(TASK)
Set down the listing below verbatim, but only from its first line through the line containing "return tuple(np.where(c <= 0.04045, c".

(DATA)
|---|

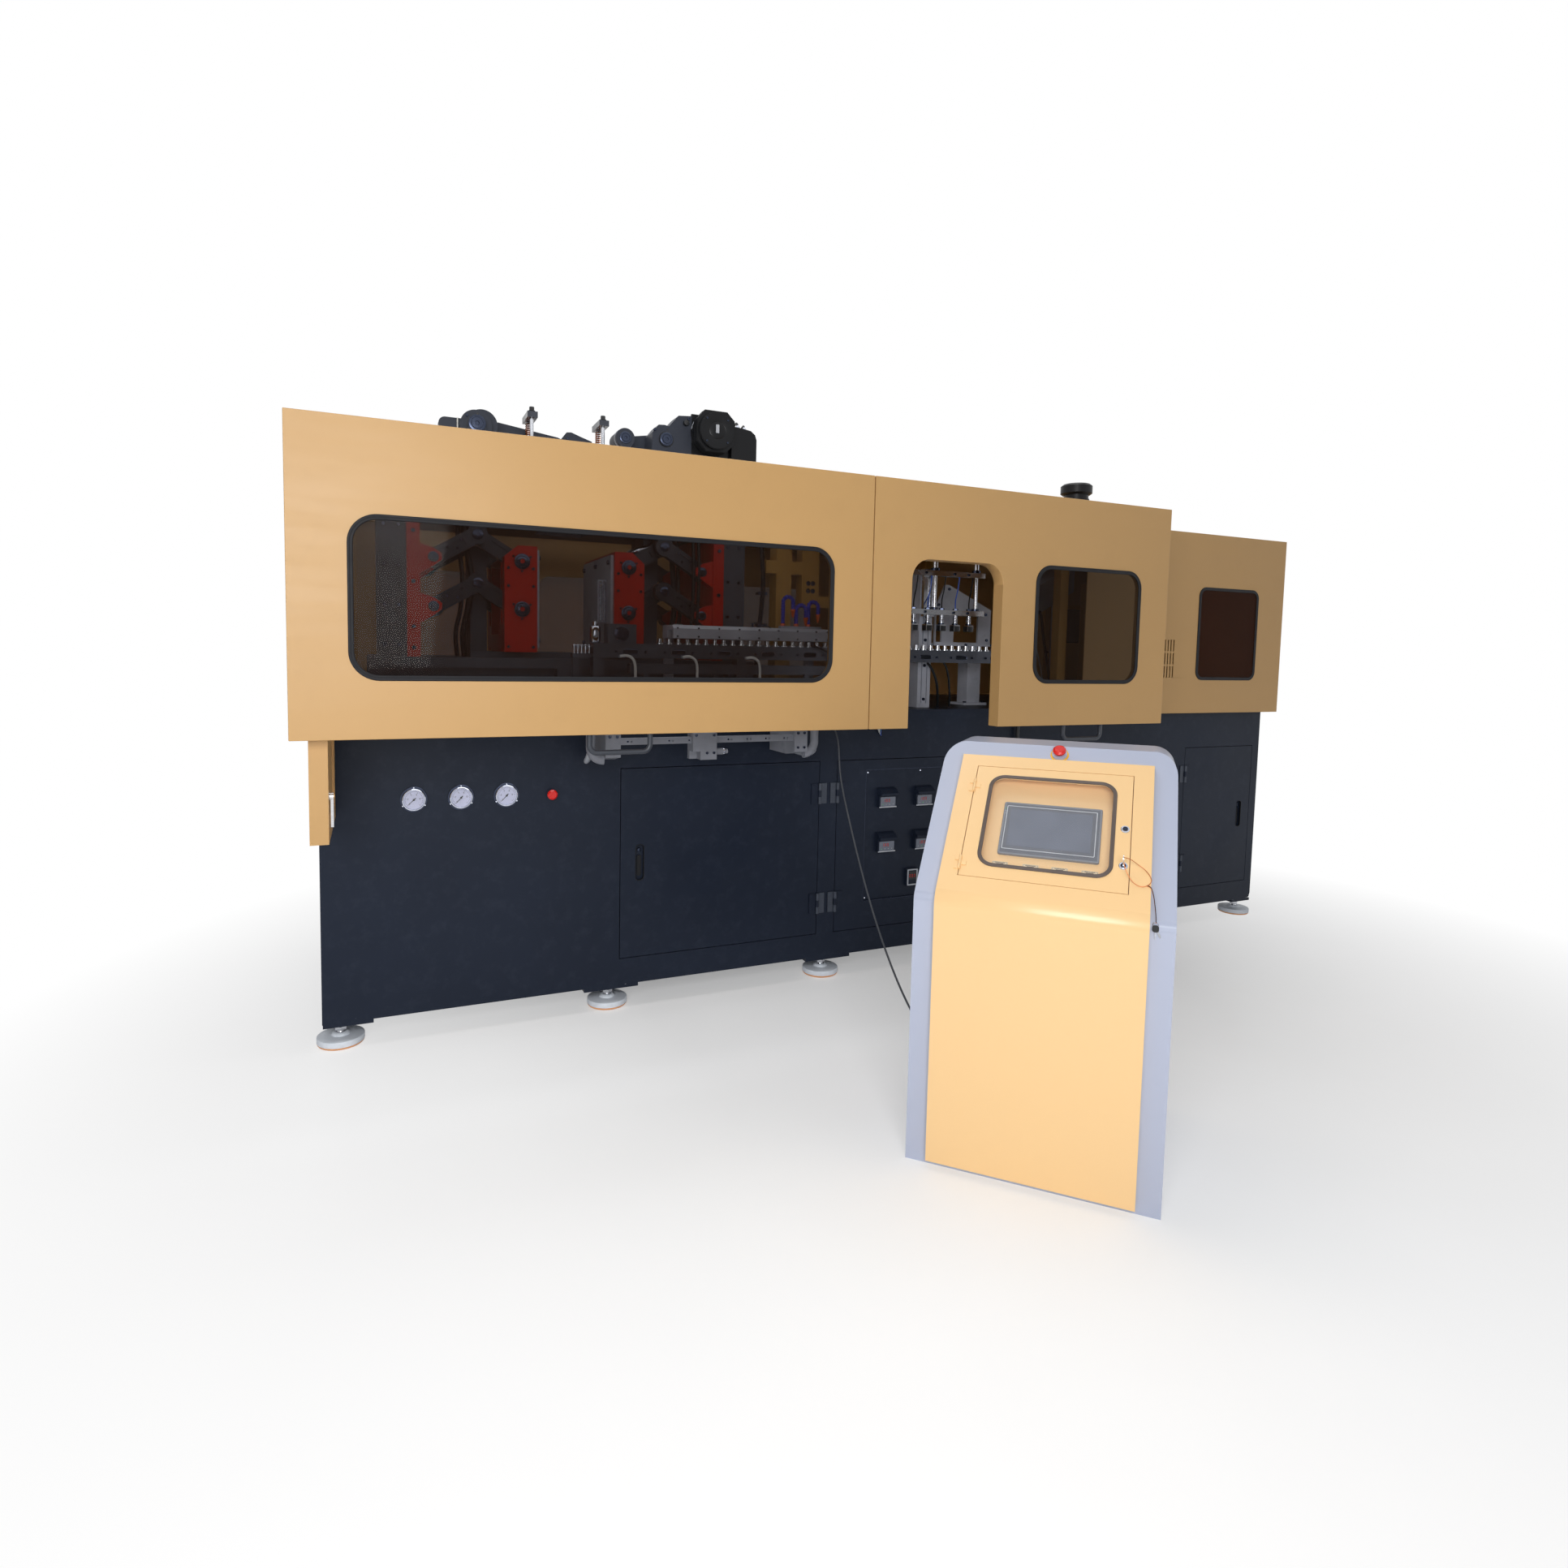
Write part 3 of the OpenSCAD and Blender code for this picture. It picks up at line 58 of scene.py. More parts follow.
def srgb(r, g, b):
    """Display values from 0 to 255 as linear light, by the standard curve."""
    c = np.array([r, g, b], float) / 255.0
    return tuple(np.where(c <= 0.04045, c / 12.92, ((c + 0.055) / 1.055) ** 2.4)) + (1.0,)


def camera_axes(yaw, pitch, roll):
    """Right, down and forward from turns about the upright, the level and the view line."""
    y, p, r = (math.radians(a) for a in (yaw, pitch, roll))
    forward = np.array([math.sin(y) * math.cos(p), math.cos(y) * math.cos(p), -math.sin(p)])
    level = np.array([math.cos(y), -math.sin(y), 0.0])
    down = np.cross(forward, level)
    return math.cos(r) * level + math.sin(r) * down, -math.sin(r) * level + math.cos(r) * down, forward


def make_camera():
    right, down, forward = camera_axes(YAW, PITCH, ROLL)
    data = bpy.data.cameras.new("viewpoint")
    cam = bpy.data.objects.new("viewpoint", data)
    bpy.context.scene.collection.objects.link(cam)
    turn = Matrix([[right[i], -down[i], -forward[i]] for i in range(3)]).to_4x4()
    cam.matrix_world = Matrix.Translation(Vector(metres(CAMERA_AT))) @ turn
    data.sensor_width = SENSOR
    data.lens = SENSOR * FOCAL / FRAME
    data.shift_x, data.shift_y = (FRAME / 2 - MIDDLE[0]) / FRAME, (MIDDLE[1] - FRAME / 2) / FRAME
    data.clip_start, data.clip_end = 0.05, 200.0
    bpy.context.scene.camera = cam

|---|

(RESULT)
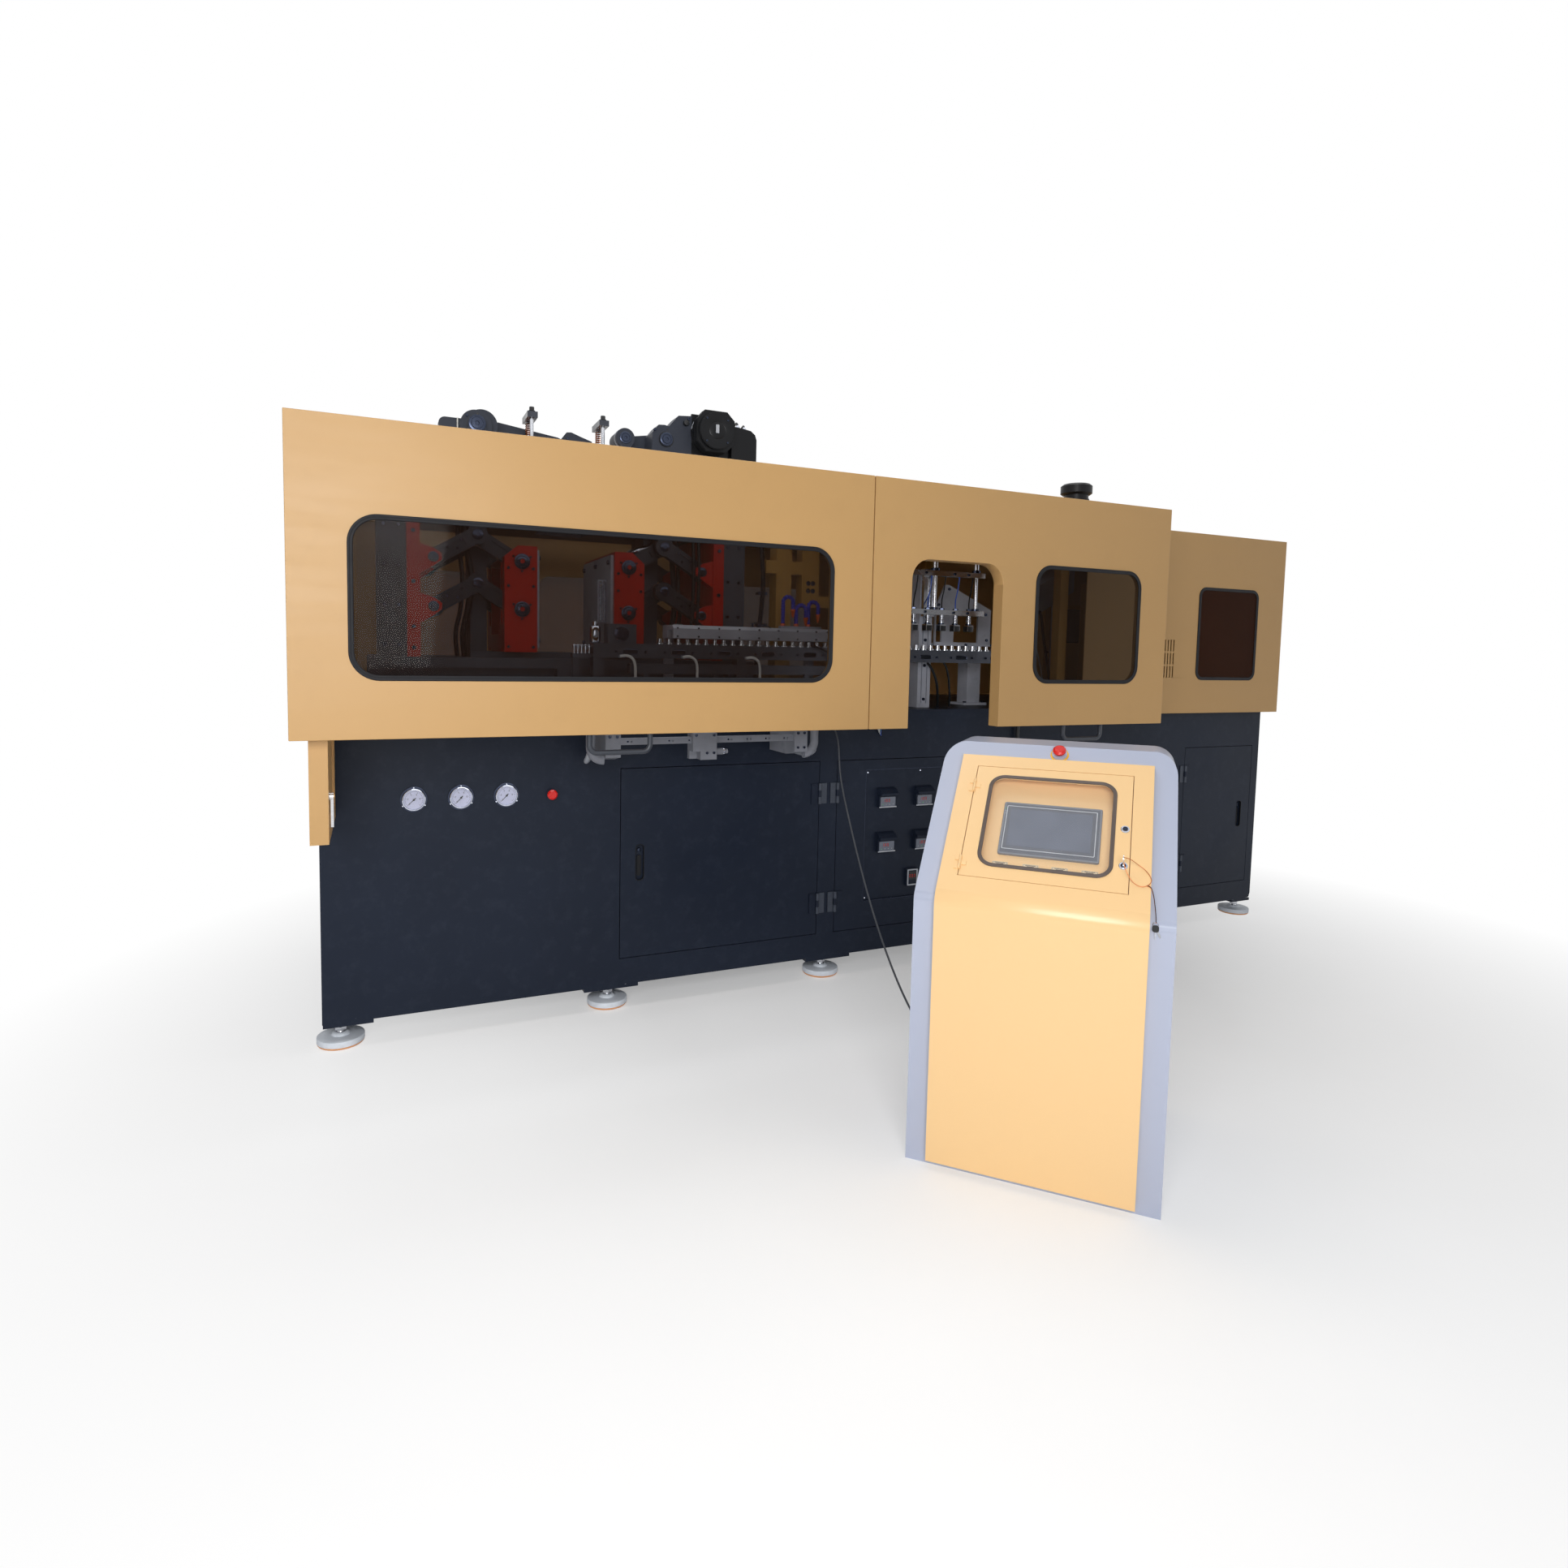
Write part 3 of the OpenSCAD and Blender code for this picture. It picks up at line 58 of scene.py. More parts follow.
def srgb(r, g, b):
    """Display values from 0 to 255 as linear light, by the standard curve."""
    c = np.array([r, g, b], float) / 255.0
    return tuple(np.where(c <= 0.04045, c / 12.92, ((c + 0.055) / 1.055) ** 2.4)) + (1.0,)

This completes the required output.